X = df[feature_columns]
y = df[target].map({"pass": 0, "fail": 1})
batch_ids = df["batch_id"]

print("Class balance:")
print(df[target].value_counts())
print("\nClass balance percentage:")
print(df[target].value_counts(normalize=True).round(3))
Class balance:
inspection_result
pass    938
fail     62
Name: count, dtype: int64

Class balance percentage:
inspection_result
pass    0.938
fail    0.062
Name: proportion, dtype: float64

2. Problem Statement and Requirements¶

A training notebook should begin with the practical problem, not the algorithm.

Example problem statement:

We want to identify inspection records that are likely to contain critical defects so inspectors can prioritize review.
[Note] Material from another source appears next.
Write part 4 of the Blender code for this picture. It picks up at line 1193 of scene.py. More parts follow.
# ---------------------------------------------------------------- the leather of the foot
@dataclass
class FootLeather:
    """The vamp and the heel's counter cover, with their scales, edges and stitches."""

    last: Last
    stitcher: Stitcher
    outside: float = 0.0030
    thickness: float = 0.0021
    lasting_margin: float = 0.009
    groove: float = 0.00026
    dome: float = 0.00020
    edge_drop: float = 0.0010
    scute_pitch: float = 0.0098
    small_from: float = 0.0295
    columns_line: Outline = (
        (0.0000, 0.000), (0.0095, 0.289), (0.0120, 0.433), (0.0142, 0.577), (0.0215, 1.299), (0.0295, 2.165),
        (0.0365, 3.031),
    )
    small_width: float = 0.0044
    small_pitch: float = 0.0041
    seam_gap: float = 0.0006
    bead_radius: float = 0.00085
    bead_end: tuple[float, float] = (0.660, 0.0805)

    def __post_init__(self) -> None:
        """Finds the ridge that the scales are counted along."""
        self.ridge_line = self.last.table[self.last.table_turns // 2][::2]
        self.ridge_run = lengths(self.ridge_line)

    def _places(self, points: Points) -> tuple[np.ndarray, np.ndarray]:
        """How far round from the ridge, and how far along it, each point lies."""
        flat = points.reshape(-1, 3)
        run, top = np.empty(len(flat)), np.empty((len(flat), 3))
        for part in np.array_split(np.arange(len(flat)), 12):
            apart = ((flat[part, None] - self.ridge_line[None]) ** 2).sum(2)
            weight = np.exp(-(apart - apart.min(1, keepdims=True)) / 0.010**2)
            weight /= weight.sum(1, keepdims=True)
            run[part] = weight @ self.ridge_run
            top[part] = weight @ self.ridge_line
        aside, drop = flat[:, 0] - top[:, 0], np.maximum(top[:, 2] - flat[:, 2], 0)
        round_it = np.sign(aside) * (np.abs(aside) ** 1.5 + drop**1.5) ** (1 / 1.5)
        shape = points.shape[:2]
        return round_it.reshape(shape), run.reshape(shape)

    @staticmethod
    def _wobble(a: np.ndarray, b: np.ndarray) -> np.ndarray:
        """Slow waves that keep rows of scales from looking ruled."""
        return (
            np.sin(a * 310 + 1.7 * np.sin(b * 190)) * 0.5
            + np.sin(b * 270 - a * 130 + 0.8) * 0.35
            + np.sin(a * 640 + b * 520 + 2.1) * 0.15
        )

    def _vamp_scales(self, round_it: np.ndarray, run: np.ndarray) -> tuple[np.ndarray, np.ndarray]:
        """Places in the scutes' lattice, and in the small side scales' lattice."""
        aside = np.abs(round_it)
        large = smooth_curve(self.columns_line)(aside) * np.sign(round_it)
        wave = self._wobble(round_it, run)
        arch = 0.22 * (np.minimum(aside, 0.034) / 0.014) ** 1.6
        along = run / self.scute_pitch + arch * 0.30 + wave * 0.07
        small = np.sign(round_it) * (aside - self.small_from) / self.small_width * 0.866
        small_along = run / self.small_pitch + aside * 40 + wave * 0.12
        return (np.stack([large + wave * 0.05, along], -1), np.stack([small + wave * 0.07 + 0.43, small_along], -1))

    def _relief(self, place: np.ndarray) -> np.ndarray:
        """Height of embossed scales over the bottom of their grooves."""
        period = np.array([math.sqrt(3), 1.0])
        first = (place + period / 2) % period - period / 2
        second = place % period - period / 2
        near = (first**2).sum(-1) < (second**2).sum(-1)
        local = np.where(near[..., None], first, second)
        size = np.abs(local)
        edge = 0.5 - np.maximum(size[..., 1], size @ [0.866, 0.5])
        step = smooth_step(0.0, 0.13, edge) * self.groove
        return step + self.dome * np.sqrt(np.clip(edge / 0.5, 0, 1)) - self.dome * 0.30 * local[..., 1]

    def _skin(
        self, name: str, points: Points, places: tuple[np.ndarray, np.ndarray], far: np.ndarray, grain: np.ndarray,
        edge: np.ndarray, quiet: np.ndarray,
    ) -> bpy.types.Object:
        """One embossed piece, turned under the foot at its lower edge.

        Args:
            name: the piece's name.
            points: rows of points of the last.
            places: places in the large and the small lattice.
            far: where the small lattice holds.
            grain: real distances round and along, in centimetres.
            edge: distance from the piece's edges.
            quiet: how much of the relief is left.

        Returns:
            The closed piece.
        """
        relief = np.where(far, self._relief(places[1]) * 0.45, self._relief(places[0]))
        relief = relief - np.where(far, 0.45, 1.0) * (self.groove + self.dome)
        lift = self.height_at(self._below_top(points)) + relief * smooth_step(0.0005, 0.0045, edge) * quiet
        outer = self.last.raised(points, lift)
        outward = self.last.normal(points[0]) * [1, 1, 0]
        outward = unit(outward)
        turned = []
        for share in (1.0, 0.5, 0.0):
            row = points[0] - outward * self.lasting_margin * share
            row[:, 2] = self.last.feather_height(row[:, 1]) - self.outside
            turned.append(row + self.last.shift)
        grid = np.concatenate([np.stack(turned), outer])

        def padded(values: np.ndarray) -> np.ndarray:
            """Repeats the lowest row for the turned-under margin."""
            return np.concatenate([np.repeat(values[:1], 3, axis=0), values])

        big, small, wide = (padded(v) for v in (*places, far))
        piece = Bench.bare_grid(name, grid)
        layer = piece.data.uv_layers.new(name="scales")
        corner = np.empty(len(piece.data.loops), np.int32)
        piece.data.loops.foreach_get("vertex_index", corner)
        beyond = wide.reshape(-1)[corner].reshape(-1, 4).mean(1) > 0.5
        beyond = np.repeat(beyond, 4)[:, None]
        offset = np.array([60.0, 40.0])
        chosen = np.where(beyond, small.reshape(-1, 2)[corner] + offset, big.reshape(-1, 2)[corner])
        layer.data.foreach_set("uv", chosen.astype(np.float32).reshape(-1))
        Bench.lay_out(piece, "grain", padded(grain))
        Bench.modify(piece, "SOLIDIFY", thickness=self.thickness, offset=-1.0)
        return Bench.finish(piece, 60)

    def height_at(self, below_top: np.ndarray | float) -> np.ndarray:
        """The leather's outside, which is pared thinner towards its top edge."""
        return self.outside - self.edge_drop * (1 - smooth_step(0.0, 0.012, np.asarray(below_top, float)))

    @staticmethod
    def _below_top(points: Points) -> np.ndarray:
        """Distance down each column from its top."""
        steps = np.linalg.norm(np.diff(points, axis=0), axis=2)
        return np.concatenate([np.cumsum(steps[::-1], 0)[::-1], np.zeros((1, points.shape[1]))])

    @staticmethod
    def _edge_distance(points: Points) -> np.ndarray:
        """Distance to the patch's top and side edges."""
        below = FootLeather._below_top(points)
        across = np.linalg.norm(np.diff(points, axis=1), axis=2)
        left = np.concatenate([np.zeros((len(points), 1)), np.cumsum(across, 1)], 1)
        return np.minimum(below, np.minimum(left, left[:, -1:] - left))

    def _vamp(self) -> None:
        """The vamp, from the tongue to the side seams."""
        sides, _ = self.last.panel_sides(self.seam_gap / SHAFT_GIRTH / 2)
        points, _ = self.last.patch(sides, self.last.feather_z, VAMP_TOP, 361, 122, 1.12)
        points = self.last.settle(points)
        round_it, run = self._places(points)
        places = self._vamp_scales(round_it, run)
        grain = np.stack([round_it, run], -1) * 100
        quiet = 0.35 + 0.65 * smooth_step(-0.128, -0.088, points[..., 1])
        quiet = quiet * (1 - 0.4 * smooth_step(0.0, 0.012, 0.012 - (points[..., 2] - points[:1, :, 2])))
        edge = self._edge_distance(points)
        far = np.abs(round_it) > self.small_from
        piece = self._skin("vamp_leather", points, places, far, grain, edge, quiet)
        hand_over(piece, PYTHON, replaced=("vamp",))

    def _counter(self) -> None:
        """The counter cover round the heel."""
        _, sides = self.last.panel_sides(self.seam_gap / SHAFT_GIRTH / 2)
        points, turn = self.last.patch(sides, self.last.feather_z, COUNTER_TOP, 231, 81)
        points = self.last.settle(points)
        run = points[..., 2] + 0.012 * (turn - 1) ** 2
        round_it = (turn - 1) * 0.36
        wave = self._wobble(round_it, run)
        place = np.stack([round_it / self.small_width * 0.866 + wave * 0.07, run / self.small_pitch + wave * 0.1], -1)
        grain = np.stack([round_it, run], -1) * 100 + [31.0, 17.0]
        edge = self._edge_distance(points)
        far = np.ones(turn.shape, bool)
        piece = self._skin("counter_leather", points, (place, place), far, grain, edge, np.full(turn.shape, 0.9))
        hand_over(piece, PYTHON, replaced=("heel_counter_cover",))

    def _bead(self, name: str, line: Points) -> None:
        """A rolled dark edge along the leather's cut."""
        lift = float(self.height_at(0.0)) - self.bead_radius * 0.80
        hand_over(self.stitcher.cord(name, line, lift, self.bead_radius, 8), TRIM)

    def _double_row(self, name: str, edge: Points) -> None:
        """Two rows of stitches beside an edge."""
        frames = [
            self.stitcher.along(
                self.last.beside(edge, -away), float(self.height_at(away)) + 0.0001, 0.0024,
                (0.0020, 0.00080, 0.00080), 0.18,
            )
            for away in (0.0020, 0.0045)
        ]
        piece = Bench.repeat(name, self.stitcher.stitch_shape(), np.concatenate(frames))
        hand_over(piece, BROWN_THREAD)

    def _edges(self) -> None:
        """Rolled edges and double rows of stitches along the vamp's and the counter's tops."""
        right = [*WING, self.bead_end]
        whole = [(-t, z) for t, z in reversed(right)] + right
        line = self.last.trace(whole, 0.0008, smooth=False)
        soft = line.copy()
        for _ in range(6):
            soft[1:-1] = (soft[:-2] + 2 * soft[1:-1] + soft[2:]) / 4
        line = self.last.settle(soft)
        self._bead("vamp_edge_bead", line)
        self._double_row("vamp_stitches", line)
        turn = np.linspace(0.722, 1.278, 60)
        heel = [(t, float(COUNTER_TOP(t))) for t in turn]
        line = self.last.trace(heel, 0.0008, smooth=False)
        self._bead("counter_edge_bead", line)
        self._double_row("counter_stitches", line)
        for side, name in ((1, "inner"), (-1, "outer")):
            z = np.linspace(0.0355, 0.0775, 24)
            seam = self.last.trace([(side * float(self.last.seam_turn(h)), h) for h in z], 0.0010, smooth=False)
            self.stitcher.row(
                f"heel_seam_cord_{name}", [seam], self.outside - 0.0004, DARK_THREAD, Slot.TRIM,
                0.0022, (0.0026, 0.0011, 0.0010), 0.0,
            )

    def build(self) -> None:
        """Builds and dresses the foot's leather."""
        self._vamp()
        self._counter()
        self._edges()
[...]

Functional requirements describe what the model must do. Non-functional requirements describe how the model must behave in the real system.

In [4]:
requirements = pd.DataFrame(
    {
        "requirement_type": [
            "functional",
            "functional",
            "functional",
            "non-functional",
            "non-functional",
            "non-functional",
        ],
        "requirement": [
            "Predict pass/fail inspection result",
            "Return a probability-like failure score",
            "Support threshold tuning for review capacity",
            "Run quickly enough for inspection workflow",
            "Be explainable enough for review meetings",
            "Train on available CPU or shared GPU resources",
        ],
    }
)

requirements
Out[4]:
requirement_type requirement
0 functional Predict pass/fail inspection result
1 functional Return a probability-like failure score
2 functional Support threshold tuning for review capacity
3 non-functional Run quickly enough for inspection workflow
4 non-functional Be explainable enough for review meetings
5 non-functional Train on available CPU or shared GPU resources

3. Intelligent Dataset Splitting¶

This section shows the chapter's main split types:

  • Stratified splitting for class balance
  • Grouped splitting when related examples must stay together
  • Time-based splitting when future data should come after past data
  • Fitting transformations only after splitting
In [5]:
# Stratified 70% / 15% / 15% split.
X_train, X_temp, y_train, y_temp = train_test_split(
    X,
    y,
    test_size=0.30,
    stratify=y,
    random_state=RANDOM_SEED,
)

X_val, X_test, y_val, y_test = train_test_split(
    X_temp,
    y_temp,
    test_size=0.50,
    stratify=y_temp,
    random_state=RANDOM_SEED,
)

split_summary = pd.DataFrame(
    {
        "split": ["train", "validation", "test"],
        "rows": [len(y_train), len(y_val), len(y_test)],
        "failure_rate": [y_train.mean(), y_val.mean(), y_test.mean()],
    }
)

split_summary
Out[5]:
split rows failure_rate
0 train 700 0.061429
1 validation 150 0.066667
2 test 150 0.060000

Stratifying on a Non-Target Feature¶

The target label is often the best stratification column, but sometimes you also need balanced representation for another important feature. This example uses operator_group, which could represent groups such as trainee, standard, and experienced. The same pattern can apply to site, machine_type, material, or shift.

In [6]:
# Stratify on a non-target feature: operator_group.
X_train_operator, X_test_operator, y_train_operator, y_test_operator = train_test_split(
    X,
    y,
    test_size=0.20,
    stratify=df["operator_group"],
    random_state=RANDOM_SEED,
)

pd.DataFrame(
    {
        "split": ["full dataset", "train", "test"],
        "trainee_rate": [
            (df["operator_group"] == "trainee").mean(),
            (df.loc[X_train_operator.index, "operator_group"] == "trainee").mean(),
            (df.loc[X_test_operator.index, "operator_group"] == "trainee").mean(),
        ],
        "experienced_rate": [
            (df["operator_group"] == "experienced").mean(),
            (df.loc[X_train_operator.index, "operator_group"] == "experienced").mean(),
            (df.loc[X_test_operator.index, "operator_group"] == "experienced").mean(),
        ],
        "failure_rate": [y.mean(), y_train_operator.mean(), y_test_operator.mean()],
    }
).round(3)
Out[6]:
split trainee_rate experienced_rate failure_rate
0 full dataset 0.159 0.285 0.062
1 train 0.159 0.285 0.060
2 test 0.160 0.285 0.070
In [7]:
# Stratify on both the target and operator_group by creating a combined strata column.
combined_strata = y.astype(str) + "_" + df["operator_group"].astype(str)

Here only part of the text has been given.